People who always go to failure: If you push every set to absolute failure regardless of what's prescribed, autoregulation can't help you. The system only works if you're willing to hold back on most sets and save maximal effort for when it's called for.
A Simple Way to Start Using RPE Today
If you're new to autoregulation, here's a straightforward plan:
Keep your current program. Don't overhaul everything. Just add RPE tracking to what you're already doing.
After every working set, ask yourself: "How many more reps could I have done with good form?" Write down that number as your RIR (or convert it to RPE if you prefer).
Do the rep-out test once per week. Pick one safe exercise and verify your RIR estimate by actually going to failure on the last set.
After 3-4 weeks, start using RPE targets. Now that you have some calibration, assign RPE targets to your sets. Aim for RPE 7-8 on most working sets and RPE 9 on final sets.
Adjust weight based on RPE, not just progression schemes. If your program says add 5 pounds this week but the weight already feels like RPE 9, hold the weight and work on getting more reps or cleaner reps instead.
Tracking your RPE consistently is what makes the whole system work. Whether you use a notebook or a training app like SILA, the act of recording and reviewing your perceived effort over time turns a vague feeling into actionable data.
The Bottom Line
RPE and RIR are practical tools that help you train at the right intensity on any given day. They're not complicated. RPE measures how hard a set felt on a 1-10 scale. RIR counts how many reps you had left. In strength training, they describe the same thing.

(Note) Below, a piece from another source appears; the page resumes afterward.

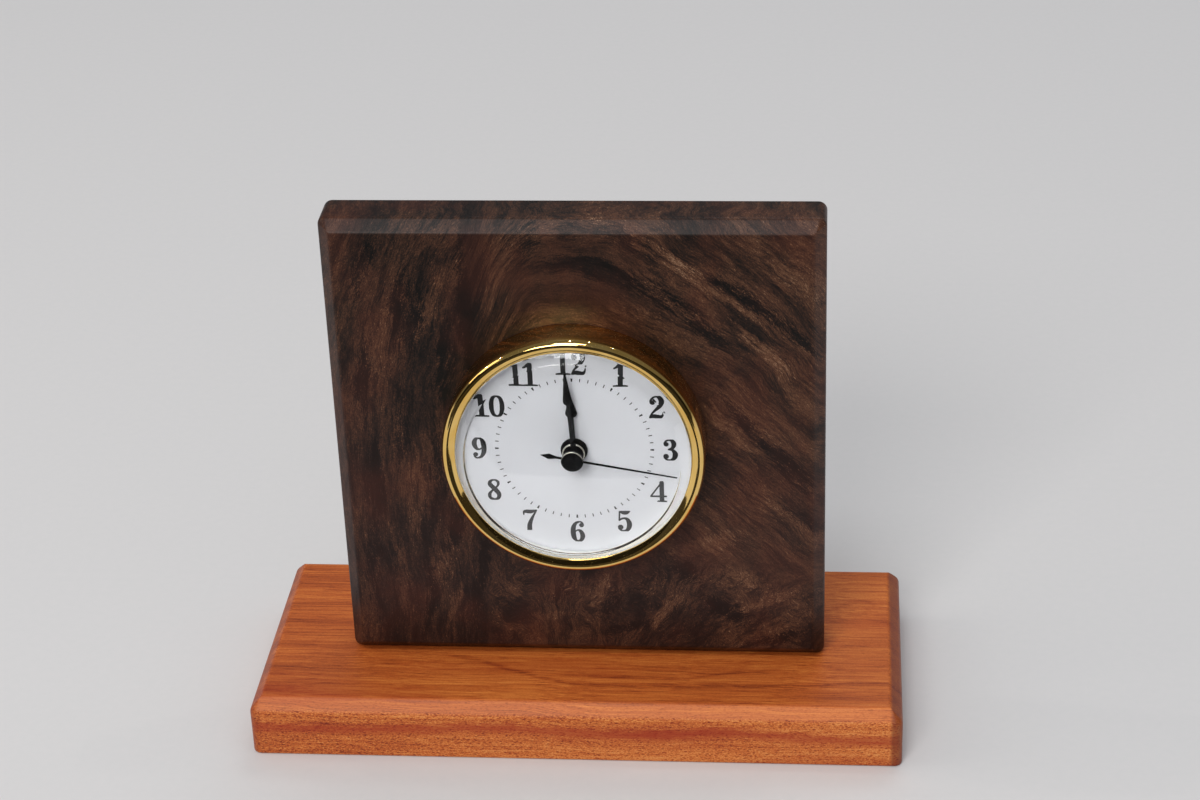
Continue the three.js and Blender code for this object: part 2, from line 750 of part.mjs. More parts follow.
function coilWinding() {
  const half = coilLength / 2 - coilFlange - 2 * seatGap;
  return ring(coilTubeRadius + seatGap, coilRadius - bobbinWall, -half, half, smallSteps);
}

function circuitBoard() {
  const { low, high } = layer("board");
  return box(boardWidth, boardHeight, low, high, board.x, board.y);
}

function quartzCan() {
  const front = layer("board").high + seatGap + quartzRadius;
  const can = rod(quartzRadius, -quartzLength / 2, quartzLength / 2).rotateX(Math.PI / 2);
  return can.translate(board.x + boardWidth / 4, board.y, front);
}

function chip() {
  const low = layer("board").high + seatGap;
  return rod(chipRadius, low, low + chipHeight, new THREE.Vector2(board.x - boardWidth / 4, board.y));
}

// Wheels of the running train
function rotorWheel() {
  const { low, high } = layer("rotorPinion");
  const bridge = layer("bridge");
  const magnetFace = layer("magnet").high;
  const frontPivot = rod(pivotRadius, magnetFace - seatGap, bridge.high, centre);
  const backPivot = rod(pivotRadius, roomBack - socketDepth + seatGap, low + seatGap, centre);
  const pinion = toothed(rotorTeeth, rotorModule, rotorPhase, { low, high });
  return build([pinion, frontPivot, backPivot, rod(pivotRadius, low, bridge.low)]);
}

function rotorMagnet() {
  const { low, high } = layer("magnet");
  return ring(pivotRadius + seatGap / 2, magnetRadius, low + seatGap, high, smallSteps);
}

function fifthWheel() {
  const bridge = layer("bridge");
  const arbor = rod(pivotRadius, roomBack - socketDepth + seatGap, bridge.high);
  const wheel = toothed(fifthTeeth.wheel, rotorModule, 0, layer("fifthWheel"));
  const pinion = toothed(fifthTeeth.pinion, fifthModule, fifthPinionPhase, layer("fifthPinion"));
  return build([wheel, pinion, arbor]);
}

function secondWheel() {
  const tubeTop = secondHandTop - handThickness - 2 * seatGap;
  const arbor = rod(secondArborRadius, roomBack - socketDepth + seatGap, tubeTop);
  const wheel = toothed(secondTeeth.wheel, fifthModule, 0, layer("secondWheel"));
  const pinion = toothed(secondTeeth.pinion, thirdModule, 0, layer("secondPinion"));
  return build([arbor, wheel, pinion]);
}

function thirdWheel() {
  const arbor = rod(pivotRadius, layer("bridge").low, roomFront + socketDepth - seatGap);
  const wheel = toothed(thirdTeeth.wheel, thirdModule, thirdWheelPhase, layer("thirdWheel"));
  const pinion = toothed(thirdTeeth.pinion, trainModule, 0, layer("thirdPinion"));
  return build([wheel, pinion, arbor]);
}

function centreWheel() {
  const place = layer("centreWheel");
  const bore = minutePipeRadius + runningGap;
  const hub = rod(bore + hubWidth, place.low, place.high + seatGap);
  const hole = rod(bore, place.low - overrun, place.high + overrun);
  return build([toothed(centreTeeth, trainModule, centrePhase, place), hub], [hole]);
}

// Wheels of the motion work
function minutePipe() {
  const top = minuteHandTop - hubThickness - seatGap;
  const pipe = rod(minutePipeRadius, depthAt(minutePipeEndShare), top);
  const pinion = toothed(cannonTeeth, motionModule, 0, layer("cannonPinion"));
  const bore = rod(secondArborRadius + runningGap, depthAt(minutePipeEndShare) - overrun, top + overrun);
  return build([pipe, pinion], [bore]);
}

function motionWheel() {
  const wheel = toothed(motionTeeth.wheel, motionModule, motionPhase, layer("motionWheel"));
  const pinion = toothed(motionTeeth.pinion, hourModule, 0, layer("motionPinion"));
  const bore = rod(pivotRadius + runningGap, layer("motionWheel").low - overrun, roomFront + overrun);
  return build([wheel, pinion], [bore]);
}

function hourWheel() {
  const place = layer("hourWheel");
  const top = hourHandTop - hubThickness - seatGap;
  const pipe = rod(hourPipeRadius, place.low, top, centre, 2 * smallSteps);
  const bore = rod(minutePipeRadius + runningGap, place.low - overrun, top + overrun);
  return build([toothed(hourTeeth, hourModule, hourPhase, place), pipe], [bore]);
}

// The setting knob: a ribbed button behind the case, its arbor and its pinion
function settingKnob() {
  const high = caseBack - 2 * seatGap;
  const grooves = [];
  for (let rib = 0; rib < knobRibs; rib += 1) {
    const angle = (rib * 360) / knobRibs;
    const place = along(centre, angle, knobRadius);
    grooves.push(rod(knobRibDepth, high - knobHeight - overrun, high + overrun, place, smallSteps / 2));
  }
  const button = rod(knobRadius, high - knobHeight, high, centre, 2 * knobRibs);
  const arbor = rod(settingArborRadius, high - knobHeight / 2, roomFront + socketDepth - seatGap);
  const pinion = toothed(settingTeeth, motionModule, settingPhase, layer("motionWheel"));
  return build([button, arbor, pinion], grooves);
}

// Hands, drawn pointing up to twelve: a shaft, and a blade that swells and runs to a point
function bladeOutline(shaftWidth, bladeWidth, reachShares) {
  const [root, widest, tip] = reachShares.map((share) => share * crystalRadius);
  const [half, broad] = [shaftWidth / 2, bladeWidth / 2];
  const right = [[half, 0], [half, root]];
  for (let step = 1; step <= arcSteps; step += 1) {
    const angle = (step / arcSteps) * (Math.PI / 2);
    right.push([half + (broad - half) * Math.sin(angle), widest - (widest - root) * Math.cos(angle)]);
  }
  const [waistWidthShare, waistPlaceShare] = waistShares;
  right.push([broad * waistWidthShare, widest + (tip - widest) * waistPlaceShare]);
  const left = right.map(([x, y]) => [-x, y]).reverse();
  return polygon([...right, [0, tip], ...left]);
}

function handWithHub(outline, hubRadius, top, boreRadius) {
  const bladeTop = top - (hubThickness - handThickness) / 2;
  const blade = extruded(outline, bladeTop - handThickness, bladeTop);
  const hub = rod(hubRadius, top - hubThickness, top, centre, 2 * smallSteps);
  const bore = rod(boreRadius, top - hubThickness - overrun, top + overrun);
  return build([blade, hub], [bore]);
}

function hourHand() {
  const outline = bladeOutline(hourShaftWidth, hourBladeWidth, hourReachShares);
  return handWithHub(outline, hourHubRadius, hourHandTop, minutePipeRadius + seatGap);
}

function minuteHand() {
  const outline = bladeOutline(minuteShaftWidth, minuteBladeWidth, minuteReachShares);
  return handWithHub(outline, minuteHubRadius, minuteHandTop, secondArborRadius + seatGap);
}

function secondHand() {
  const [half, broad] = [secondShaftWidth / 2, secondTailWidth / 2];
  const [tail, widest, neck, tip] = secondReachShares.map((share) => share * crystalRadius);
  const right = [
    [0, -tail],
    [broad, -widest],
    [half, -neck],
    [half, 0],
    [half / 2, tip],
  ];
  const left = right.slice(1).map(([x, y]) => [-x, y]).reverse();
  const blade = extruded(polygon([...right, ...left]), secondHandTop - handThickness, secondHandTop);
  const tubeRadius = secondArborRadius + hubWidth;
  const tube = rod(tubeRadius, minuteHandTop + handGap, secondHandTop);
  const socket = rod(secondArborRadius + seatGap / 2, minuteHandTop, secondHandTop - handThickness - seatGap);
  return build([blade, tube], [socket]);
}

function secondHandCap() {
  const low = secondHandTop + seatGap;
  return turnedSolid(
    [
      [0, low],
      [capRadius, low],
      [capRadius, capTop - capSkirt],
      [capRadius - capSkirt, capTop],
      [0, capTop],
    ],
    2 * smallSteps,
  );
}

// Scene graph
function piece(name, geometry, look) {
  const mesh = new THREE.Mesh(geometry, new THREE.MeshStandardMaterial(looks[look]));
  mesh.name = name;
  return mesh;
}

function placed(mesh, at) {
  mesh.position.set(at.x, at.y, 0);
  return mesh;
}

function turnedHand(mesh, clockwiseDegrees) {
  mesh.rotation.z = -THREE.MathUtils.degToRad(clockwiseDegrees);
  return mesh;
}

// Lays a piece that was turned round z along x, at the height of the coil or the cell
function laidAlongX(mesh, x, y, z) {
  mesh.rotation.y = Math.PI / 2;
  mesh.position.set(x, y, z);
  return mesh;
}

// A group in which x is to the right, y is up and z comes towards the viewer
function facingViewer(x, y, z) {
  const group = new THREE.Group();
  group.rotation.x = Math.PI / 2;
  group.position.set(x, y, z);
  return group;
}

const plaqueFrontY = -baseDepth / 2 + plaqueSetback;
const boreCentre = new THREE.Vector2(boreOffset, boreHeight);

const clock = new THREE.Group();
clock.add(piece("base", baseBoard(), "padauk"));
screwPlaces().forEach(({ x, y }, index) => {
  const screw = piece(`base_screw_${index + 1}`, woodScrew(), "brass");
  screw.position.set(x, y, screwSink);
  clock.add(screw);
});

const plaqueGroup = facingViewer(plaqueOffset, plaqueFrontY, baseHeight + seatGap);
plaqueGroup.add(piece("plaque", plaqueBoard(), "walnut"));
clock.add(plaqueGroup);

const insert = facingViewer(plaqueOffset + boreOffset, plaqueFrontY, baseHeight + seatGap + boreHeight);
insert.add(piece("bezel", bezel(), "gilt"));
insert.add(piece("crystal", crystal(), "glass"));
insert.add(piece("dial_spacer", dialSpacer(), "dialWhite"));
insert.add(piece("dial", dial(), "dialWhite"));
insert.add(piece("insert_cup", insertCup(), "caseBlack"));
insert.add(piece("grip_ring", gripRing(), "rubber"));
insert.add(piece("movement_front", movementFront(), "caseBlack"));
insert.add(piece("movement_back", movementBack(), "caseBlack"));
insert.add(piece("train_bridge", trainBridge(), "nylon"));
insert.add(piece("contact_plus", contactStrip(1), "steel"));
insert.add(piece("contact_minus", contactStrip(-1), "steel"));
insert.add(laidAlongX(piece("cell", cell(), "cellJacket"), 0, cellY, cellZ));
insert.add(piece("stator", stator(), "steel"));
insert.add(piece("coil_core", coilCore(), "steel"));
const coilZ = (layer("core").low + layer("core").high) / 2;
insert.add(laidAlongX(piece("coil_bobbin", coilBobbin(), "nylon"), coil.x, coil.y, coilZ));
insert.add(laidAlongX(piece("coil_winding", coilWinding(), "copper"), coil.x, coil.y, coilZ));
insert.add(piece("circuit_board", circuitBoard(), "laminate"));
insert.add(piece("quartz_can", quartzCan(), "steel"));
insert.add(piece("chip", chip(), "epoxy"));
insert.add(placed(piece("rotor_pinion", rotorWheel(), "nylon"), rotor));
insert.add(placed(piece("rotor_magnet", rotorMagnet(), "magnet"), rotor));
insert.add(placed(piece("fifth_wheel", fifthWheel(), "nylon"), fifth));
insert.add(piece("second_wheel", secondWheel(), "nylon"));
insert.add(placed(piece("third_wheel", thirdWheel(), "nylon"), third));
insert.add(piece("centre_wheel", centreWheel(), "nylon"));
insert.add(piece("minute_pipe", minutePipe(), "brass"));
insert.add(placed(piece("motion_wheel", motionWheel(), "nylon"), motion));
insert.add(piece("hour_wheel", hourWheel(), "nylon"));
insert.add(placed(piece("setting_knob", settingKnob(), "caseBlack"), setting));
insert.add(turnedHand(piece("hour_hand", hourHand(), "handBlack"), hourHandAngle));
insert.add(turnedHand(piece("minute_hand", minuteHand(), "handBlack"), minuteHandAngle));
insert.add(turnedHand(piece("second_hand", secondHand(), "handBlack"), secondHandAngle));
insert.add(piece("second_hand_cap", secondHandCap(), "handBlack"));
clock.add(insert);

export default clock;
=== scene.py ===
"""Desk clock: a figured walnut plaque on an orange base, with a gilt quartz insert pressed into a bore.

Lengths in the tables are millimetres. The insert's own directions are right, up and out of the plaque.
"""

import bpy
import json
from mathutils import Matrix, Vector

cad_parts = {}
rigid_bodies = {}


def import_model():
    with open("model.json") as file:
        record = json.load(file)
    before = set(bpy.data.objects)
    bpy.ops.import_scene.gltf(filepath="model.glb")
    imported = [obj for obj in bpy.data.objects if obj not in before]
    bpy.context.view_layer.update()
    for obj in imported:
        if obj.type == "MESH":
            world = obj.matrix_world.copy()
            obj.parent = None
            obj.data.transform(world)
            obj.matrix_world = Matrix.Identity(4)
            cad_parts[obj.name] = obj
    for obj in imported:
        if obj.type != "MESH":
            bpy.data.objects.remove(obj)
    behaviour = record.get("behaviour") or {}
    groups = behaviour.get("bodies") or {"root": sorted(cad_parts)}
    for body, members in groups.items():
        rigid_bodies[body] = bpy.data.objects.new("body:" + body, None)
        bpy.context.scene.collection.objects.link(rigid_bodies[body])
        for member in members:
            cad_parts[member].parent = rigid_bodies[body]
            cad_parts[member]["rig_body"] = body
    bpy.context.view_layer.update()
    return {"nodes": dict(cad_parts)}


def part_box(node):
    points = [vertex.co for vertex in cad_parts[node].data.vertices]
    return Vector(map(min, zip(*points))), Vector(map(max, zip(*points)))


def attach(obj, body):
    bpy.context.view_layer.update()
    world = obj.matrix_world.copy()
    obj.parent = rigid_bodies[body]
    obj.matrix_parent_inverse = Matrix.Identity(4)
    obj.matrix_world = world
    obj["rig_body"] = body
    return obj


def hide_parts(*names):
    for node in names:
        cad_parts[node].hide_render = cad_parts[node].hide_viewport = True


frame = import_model()

import json
import math
from functools import partial

import bmesh
import bpy
import numpy as np
from mathutils import Matrix, Vector

bl_info = {
    "name": "Desk clock",
    "version": (1, 0, 0),
    "blender": (4, 5, 0),
    "location": "3D View > Sidebar > Desk clock",
    "description": "Builds a wooden desk clock with a quartz insert round its packed solids",
    "category": "Object",
}

MM = 0.001
BODY_OF = {name: node["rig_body"] for name, node in frame["nodes"].items()}
BEZEL_LOW, BEZEL_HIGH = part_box("bezel")
AXIS_X = (BEZEL_LOW.x + BEZEL_HIGH.x) / 2 / MM
AXIS_Z = (BEZEL_LOW.z + BEZEL_HIGH.z) / 2 / MM
FACE_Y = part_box("plaque")[0].y / MM


def linear(red, green, blue):
    """A colour as Blender's nodes take it, from its values of 0 to 255 on a screen."""
    parts = [value / 255 for value in (red, green, blue)]
    return tuple(v / 12.92 if v <= 0.04045 else ((v + 0.055) / 1.055) ** 2.4 for v in parts)


def seen_box(*names):
    """Lowest and highest corner of some nodes together, in millimetres."""
    corners = [np.array([list(corner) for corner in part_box(name)]) / MM for name in names]
    return np.min([c[0] for c in corners], 0), np.max([c[1] for c in corners], 0)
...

The real skill isn't understanding the scale - it's being honest with yourself about where your sets actually fall on it. Practice the calibration methods, log your numbers, and over time you'll develop an internal gauge that makes your training smarter and more effective.
Autoregulation won't replace good programming, proper nutrition, or consistent effort. But it will help you get more out of every session by matching your training to your body's actual capacity, not just a number on a spreadsheet.